How Repositioning Costs Affect Project Scheduling
Repositioning a large crane mid-project is time-consuming and, depending on site conditions, may require additional ground preparation. Engineers plan crane positions to minimize unnecessary repositioning while ensuring that each lift can be performed safely within the crane’s rated capacity at the required radius. Projects that skip this level of sequencing planning often encounter delays mid-installation when a crane position that worked for one lift does not work for the next, and ground conditions or site access limit alternatives.
Bringing These Factors Together Before the Lift Begins
The quality of a wind turbine lift is determined before any equipment is mobilized.
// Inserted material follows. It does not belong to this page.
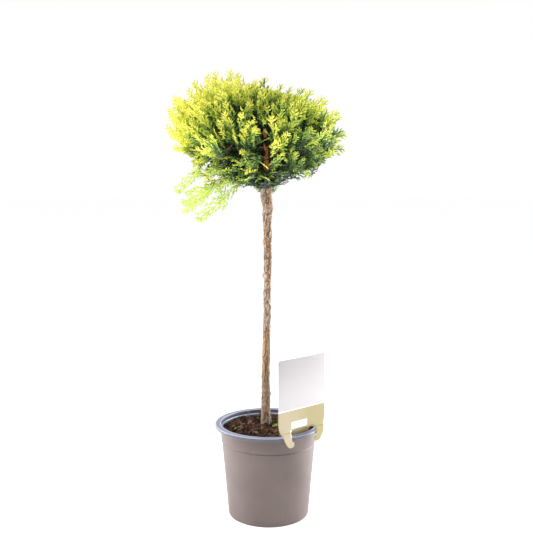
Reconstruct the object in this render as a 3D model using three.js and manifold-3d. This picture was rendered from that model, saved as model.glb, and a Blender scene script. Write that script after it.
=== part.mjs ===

Engineers who approach these projects with rigor — working through load analysis, crane selection, site conditions, weather criteria, rigging design, safety planning, and lift sequencing as an integrated set of decisions — are the ones who execute lifts that go as planned. Each of the seven factors described here is interconnected. A decision made about crane positioning affects rigging geometry. Wind criteria affect scheduling. Ground conditions affect crane selection. None of these variables can be treated in isolation.
For project owners, site managers, and procurement teams, understanding what rigorous lift engineering looks like helps set appropriate expectations for timelines, documentation requirements, and the level of detail that responsible crane operators will bring to the planning process. A lift that proceeds without this level of preparation may appear to save time in the short term, but the risks that accumulate from shortcuts in engineering are real and often consequential. The investment in proper pre-lift analysis is not overhead — it is the foundation on which safe, reliable execution depends.